Predicting microexons using a Convolutional Neural Network (CNN) model.
WARNING: This is a tool that is designed to run on Python 2.7.X. Please be aware that running this tool on Python 3.X versions may result on error that are not solved yet.
Make sure you have bedtools installed in your environment and added to your PATH env variable.
Use the make download-data
to download the hg38 Fasta and BigWig files (if you already have the files, move them to the path: src/data/
).
To get the prediction, use deepmex.py
command line, which is an application to predict human microexons given an exon chromosome coordinate.
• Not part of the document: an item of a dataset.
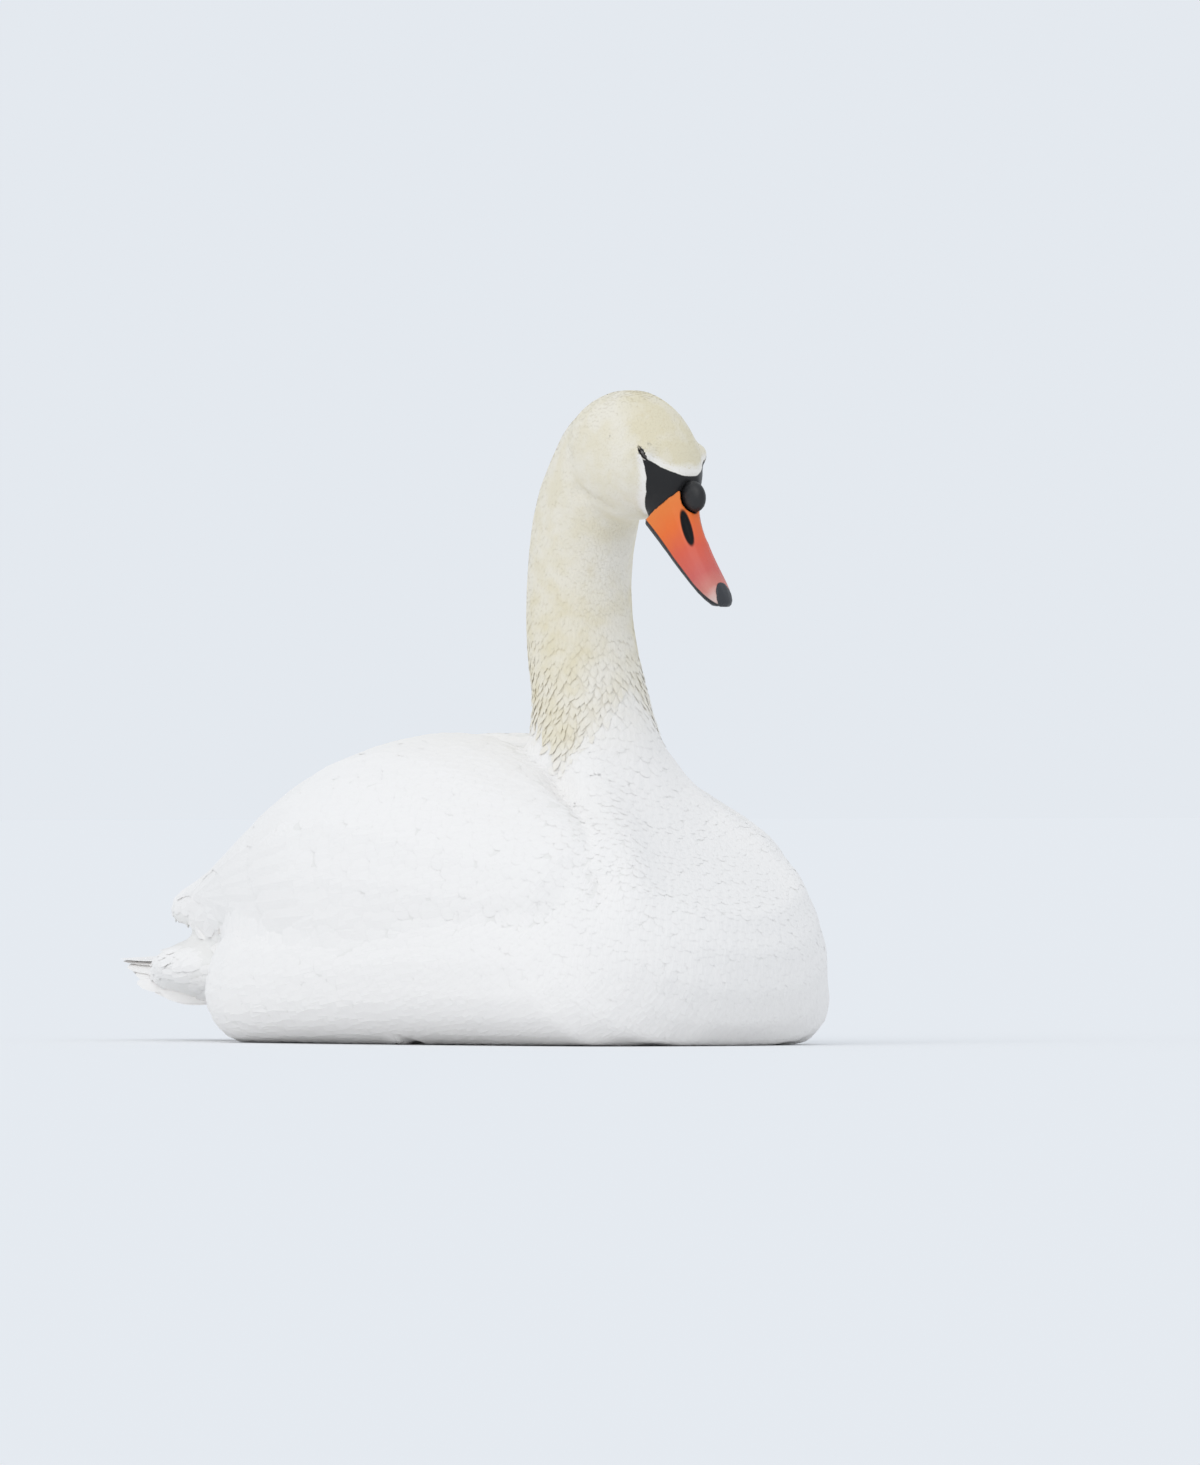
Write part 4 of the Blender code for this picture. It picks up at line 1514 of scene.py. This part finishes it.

Deepmex receives multiple arguments as a requirement to be used. All of them are documented below:
- model: the CNN model file (src/saved_model.hdf5 is the default model designed for this application)
- genome: the Hg38 Fasta File (downloadable through http://hgdownload.soe.ucsc.edu/goldenPath/hg38/bigZips/ or
make download-data
) - conservation: the Hg38 conservation BigWig file (downloadable through http://hgdownload.soe.ucsc.edu/goldenPath/hg38/database/ or
make download-data
) - exon: The exon coordinate to be verified as a microexon, i.e.: chr1:100020:100030:+
OUTPUT: (min value 0, max value 100)
Microexon score: score > 50 are predicted as microexons.
python human_microexon_predictor.py --model model.hdf5 --genome hg38.fa --conservation
hg38.100way.phastCons.bw --exon chr1:100020:100030:+ > result.out
A Jupyter notebook file containing the steps to train the CNN and save the model.
Some steps can be modified to generate new species models. This file also contains the procedure to create the synthetic mutational microexons screening (PositionScore).
-Generate a conda package.
-Include the mutational screening in the command line tool.